> [Instruction]:
Repeat exactly each line of the data provided below.

> [Recorded data]:
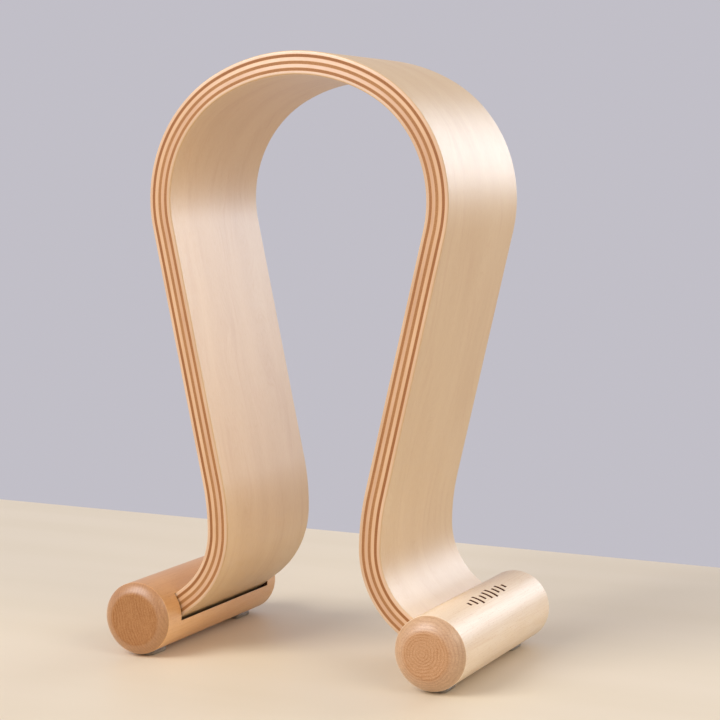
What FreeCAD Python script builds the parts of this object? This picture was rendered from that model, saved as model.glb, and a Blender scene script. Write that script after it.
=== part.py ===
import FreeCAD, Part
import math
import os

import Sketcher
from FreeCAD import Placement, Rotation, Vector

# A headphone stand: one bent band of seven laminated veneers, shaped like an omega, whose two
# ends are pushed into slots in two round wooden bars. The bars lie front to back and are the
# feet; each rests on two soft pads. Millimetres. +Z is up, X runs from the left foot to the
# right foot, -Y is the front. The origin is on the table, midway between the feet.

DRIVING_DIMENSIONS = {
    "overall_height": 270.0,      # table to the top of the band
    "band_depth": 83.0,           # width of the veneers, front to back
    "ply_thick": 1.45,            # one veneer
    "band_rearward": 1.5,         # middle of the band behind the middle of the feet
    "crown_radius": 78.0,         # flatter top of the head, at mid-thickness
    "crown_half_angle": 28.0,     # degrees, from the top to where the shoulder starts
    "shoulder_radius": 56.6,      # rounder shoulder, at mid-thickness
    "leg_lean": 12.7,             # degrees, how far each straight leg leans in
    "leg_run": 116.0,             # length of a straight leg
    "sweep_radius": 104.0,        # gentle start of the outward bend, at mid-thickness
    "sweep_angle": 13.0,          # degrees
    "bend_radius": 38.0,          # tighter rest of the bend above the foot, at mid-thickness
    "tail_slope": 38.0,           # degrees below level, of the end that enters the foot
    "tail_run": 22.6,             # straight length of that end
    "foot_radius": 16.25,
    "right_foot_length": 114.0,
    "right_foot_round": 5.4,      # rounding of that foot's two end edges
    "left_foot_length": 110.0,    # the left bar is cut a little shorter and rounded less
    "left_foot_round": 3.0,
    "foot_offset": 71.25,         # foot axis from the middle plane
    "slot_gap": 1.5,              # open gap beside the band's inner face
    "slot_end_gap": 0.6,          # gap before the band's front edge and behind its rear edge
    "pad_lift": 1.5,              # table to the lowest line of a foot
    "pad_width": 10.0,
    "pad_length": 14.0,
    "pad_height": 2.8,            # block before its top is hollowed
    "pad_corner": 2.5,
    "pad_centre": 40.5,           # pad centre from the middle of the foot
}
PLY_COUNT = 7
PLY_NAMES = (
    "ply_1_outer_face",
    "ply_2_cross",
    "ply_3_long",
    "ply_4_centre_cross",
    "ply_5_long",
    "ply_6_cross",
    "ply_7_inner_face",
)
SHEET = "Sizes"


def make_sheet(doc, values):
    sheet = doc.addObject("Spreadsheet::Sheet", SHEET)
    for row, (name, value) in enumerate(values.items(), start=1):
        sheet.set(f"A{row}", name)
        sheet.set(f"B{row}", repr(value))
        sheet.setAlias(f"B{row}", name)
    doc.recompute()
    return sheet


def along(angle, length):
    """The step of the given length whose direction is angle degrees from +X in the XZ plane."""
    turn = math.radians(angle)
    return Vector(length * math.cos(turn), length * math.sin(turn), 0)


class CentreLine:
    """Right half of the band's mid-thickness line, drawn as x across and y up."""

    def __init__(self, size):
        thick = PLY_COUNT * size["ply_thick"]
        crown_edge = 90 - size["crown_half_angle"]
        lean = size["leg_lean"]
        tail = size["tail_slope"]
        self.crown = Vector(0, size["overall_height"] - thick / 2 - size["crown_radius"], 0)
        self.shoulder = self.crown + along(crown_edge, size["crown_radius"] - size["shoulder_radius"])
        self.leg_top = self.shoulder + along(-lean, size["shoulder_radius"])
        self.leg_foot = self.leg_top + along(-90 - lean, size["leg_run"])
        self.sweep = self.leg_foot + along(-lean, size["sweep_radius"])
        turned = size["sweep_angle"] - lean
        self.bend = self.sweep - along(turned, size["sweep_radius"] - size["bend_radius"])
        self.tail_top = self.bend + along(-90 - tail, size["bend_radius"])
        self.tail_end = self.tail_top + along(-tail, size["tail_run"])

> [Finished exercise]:
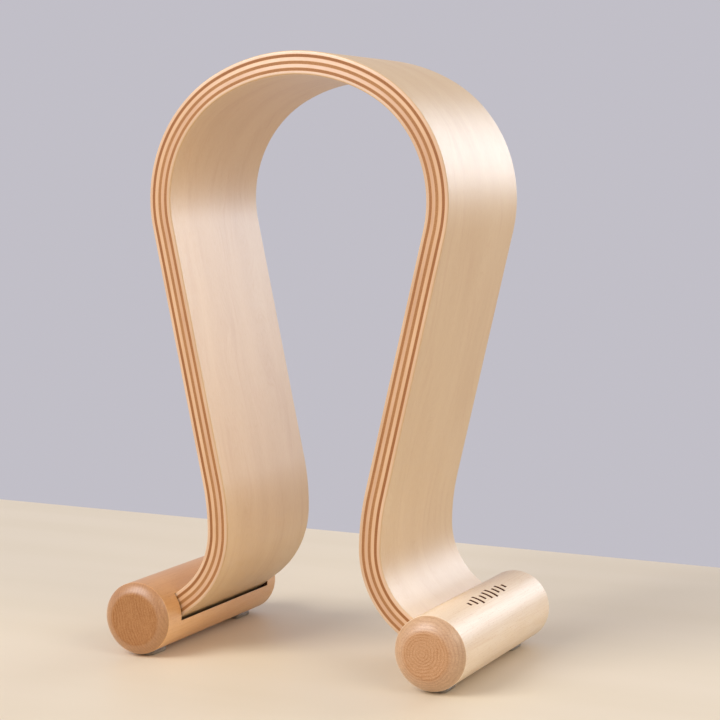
What FreeCAD Python script builds the parts of this object? This picture was rendered from that model, saved as model.glb, and a Blender scene script. Write that script after it.
=== part.py ===
import FreeCAD, Part
import math
import os

import Sketcher
from FreeCAD import Placement, Rotation, Vector

# A headphone stand: one bent band of seven laminated veneers, shaped like an omega, whose two
# ends are pushed into slots in two round wooden bars. The bars lie front to back and are the
# feet; each rests on two soft pads. Millimetres. +Z is up, X runs from the left foot to the
# right foot, -Y is the front. The origin is on the table, midway between the feet.

DRIVING_DIMENSIONS = {
    "overall_height": 270.0,      # table to the top of the band
    "band_depth": 83.0,           # width of the veneers, front to back
    "ply_thick": 1.45,            # one veneer
    "band_rearward": 1.5,         # middle of the band behind the middle of the feet
    "crown_radius": 78.0,         # flatter top of the head, at mid-thickness
    "crown_half_angle": 28.0,     # degrees, from the top to where the shoulder starts
    "shoulder_radius": 56.6,      # rounder shoulder, at mid-thickness
    "leg_lean": 12.7,             # degrees, how far each straight leg leans in
    "leg_run": 116.0,             # length of a straight leg
    "sweep_radius": 104.0,        # gentle start of the outward bend, at mid-thickness
    "sweep_angle": 13.0,          # degrees
    "bend_radius": 38.0,          # tighter rest of the bend above the foot, at mid-thickness
    "tail_slope": 38.0,           # degrees below level, of the end that enters the foot
    "tail_run": 22.6,             # straight length of that end
    "foot_radius": 16.25,
    "right_foot_length": 114.0,
    "right_foot_round": 5.4,      # rounding of that foot's two end edges
    "left_foot_length": 110.0,    # the left bar is cut a little shorter and rounded less
    "left_foot_round": 3.0,
    "foot_offset": 71.25,         # foot axis from the middle plane
    "slot_gap": 1.5,              # open gap beside the band's inner face
    "slot_end_gap": 0.6,          # gap before the band's front edge and behind its rear edge
    "pad_lift": 1.5,              # table to the lowest line of a foot
    "pad_width": 10.0,
    "pad_length": 14.0,
    "pad_height": 2.8,            # block before its top is hollowed
    "pad_corner": 2.5,
    "pad_centre": 40.5,           # pad centre from the middle of the foot
}
PLY_COUNT = 7
PLY_NAMES = (
    "ply_1_outer_face",
    "ply_2_cross",
    "ply_3_long",
    "ply_4_centre_cross",
    "ply_5_long",
    "ply_6_cross",
    "ply_7_inner_face",
)
SHEET = "Sizes"


def make_sheet(doc, values):
    sheet = doc.addObject("Spreadsheet::Sheet", SHEET)
    for row, (name, value) in enumerate(values.items(), start=1):
        sheet.set(f"A{row}", name)
        sheet.set(f"B{row}", repr(value))
        sheet.setAlias(f"B{row}", name)
    doc.recompute()
    return sheet


def along(angle, length):
    """The step of the given length whose direction is angle degrees from +X in the XZ plane."""
    turn = math.radians(angle)
    return Vector(length * math.cos(turn), length * math.sin(turn), 0)


class CentreLine:
    """Right half of the band's mid-thickness line, drawn as x across and y up."""

    def __init__(self, size):
        thick = PLY_COUNT * size["ply_thick"]
        crown_edge = 90 - size["crown_half_angle"]
        lean = size["leg_lean"]
        tail = size["tail_slope"]
        self.crown = Vector(0, size["overall_height"] - thick / 2 - size["crown_radius"], 0)
        self.shoulder = self.crown + along(crown_edge, size["crown_radius"] - size["shoulder_radius"])
        self.leg_top = self.shoulder + along(-lean, size["shoulder_radius"])
        self.leg_foot = self.leg_top + along(-90 - lean, size["leg_run"])
        self.sweep = self.leg_foot + along(-lean, size["sweep_radius"])
        turned = size["sweep_angle"] - lean
        self.bend = self.sweep - along(turned, size["sweep_radius"] - size["bend_radius"])
        self.tail_top = self.bend + along(-90 - tail, size["bend_radius"])
        self.tail_end = self.tail_top + along(-tail, size["tail_run"])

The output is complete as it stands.